This indicator reports the share of adults who have ever been to school.
The highest level of educational attainment achieved is reflected in the following three indicators:
This is the share of adults who have not completed primary school. Some may have attended preschool. Some may have attended primary school but did not complete it. Adults who never attended school also belong in this category.
This is the share of adults who have completed primary school. Adults who completed primary school, attended secondary school but did not complete secondary school belong in this category.
This is the share of adults who have completed secondary school. Adults who completed secondary school belong in this category, whether or not they also attended tertiary school.
This indicator is the literacy rate defined as the share of individuals who can read and write in any language.
The employment population ratio, also called the employment rate, measures the share of the adult population who work for pay, profit (self-employed) or for a family business/farm (whether paid or unpaid).
The youth idle rate, also called NEET (youth Not in Education, Employment or Training) captures the share of youths aged 15-24 who are not enrolled in school and not employed. As information on training was not consistently available, it does not reflect whether youth might be in training.
Working individuals in manufacturing is the share of workers in the manufacturing sector.
Women in managerial positions is the proportion of women who hold managerial positions.
Adults in informal work measures the share of the adult working population who do informal work, i.e. who are self-employed, those who work for a microenterprise of five or fewer employees or in a firm that is unregistered, and those who have no written contract with their employers. Family workers without pay are included as informal workers.
This is the share of adults who recently used a computer. ‘Recently’ typically refers to a period of time within the past three months.
This is the share of adults who recently used the internet. ‘Recently’ typically refers to a period of time within the past three months.
Ownership of mobile phone is the share of adults who have their own mobile phone.
This is the share of adults who live in households who have safely managed drinking water.
This indicator is based on the UN Statistics’ (2017a) definition of and background to SDG indicator 6.1.1. It refers to the proportion of the population using safely managed drinking water services. Water sources considered as safely managed include: piped water into dwelling, yard or plot; public taps or standpipes; boreholes or tubewells; protected dug wells; protected springs; packaged water; delivered water and rainwater. Water sources that are not considered as safely managed include: unprotected well, unprotected spring, tanker truck, surface water (river/lake, etc), cart with small tank” UN Statistics (2017a).

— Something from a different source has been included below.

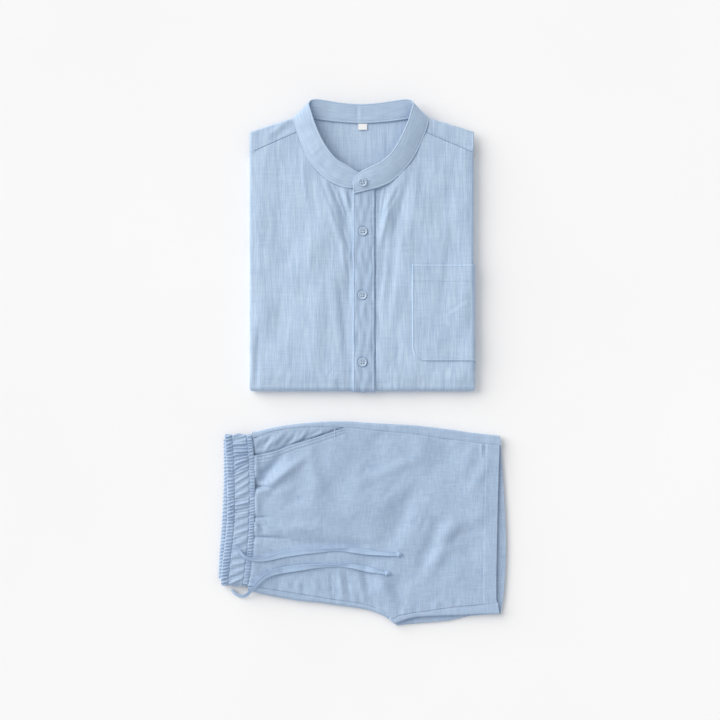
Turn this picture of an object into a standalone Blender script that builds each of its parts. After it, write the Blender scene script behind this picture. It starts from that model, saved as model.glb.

This is the share of adults who live in households who have safely managed sanitation services.
This indicator is based on the UN Statistics’ (2017b) definition of and background to SDG indicator 6.2.1. Members of the household are considered to have safely managed sanitation service if the household’s sanitation facility is improved and is not shared with other households. ‘Improved’ sanitation facilities include: flush or pour flush toilets to sewer systems, septic tanks or pit latrines, ventilated improved pit latrines, pit latrines with a slab, and composting toilets” UN Statistics (2017b).
This is the share of adults who live in households with electricity.
This indicator is based on the UN Statistics’ (2017c) definition of and background to SDG indicator 7.1.1. Specifically, Indicator 7.1.1 refers to the proportion of population with access to electricity. Access is “only considered if the primary source of lighting is the local electricity provider, solar systems, mini-grids and stand-alone systems. Sources such as generators, candles, batteries, etc., are not considered due to their limited working capacities and since they are usually kept as backup sources for lighting (UN Statistics, 2017c).”
This indicator is the share of adults who live in households who use clean cooking fuel.
This indicator is based on the UN Statistics’ (2017d) definition of and background to SDG indicator 7.1.2. It refers to the share of the population with primary reliance on clean fuels and technology for cooking. Clean fuel includes electricity, gaseous fuels (e.g. natural gas, biogas). Unclean fuels include kerosene and solid fuels (biomass (wood, crop waste, dung), charcoal, coal).
This is the share of adults who live in households with adequate housing.
Adequate housing refers to a household living in a place with quality floor, roof and wall materials. Quality floor conditions include laminates, cement, tiles, bricks, parquet. Poor floor conditions include earth, dung, stone, wood planks. Quality roof conditions include burnt bricks concrete, cement. Poor roof conditions refer to no roof or roofs made of natural or rudimentary materials (e.g. asbestos, thatch, palm leaf, mud, earth, sod, grass, plastic, polythene sheeting, rustic mat, cardboard, canvas, tent, wood planks, reused wood, unburnt bricks). Quality wall conditions include burnt bricks, concrete, cement. Poor wall conditions refer to no walls or walls made of natural or rudimentary materials (e.g. cane, palms, trunk, mud, dirt, grass, reeds, thatch, stone with mud, plywood, cardboard, carton/plastic, canvas, tent, unburnt bricks, reused wood.
The percentage of assets owned by an individual’s household is the percentage of the following assets that the adult’s household owns: a radio, TV, telephone, mobile phone, bike, motorbike, refrigerator, car (or truck) and computer.
Adults in households with a mobile phone is the share of adults who live in households with a mobile phone.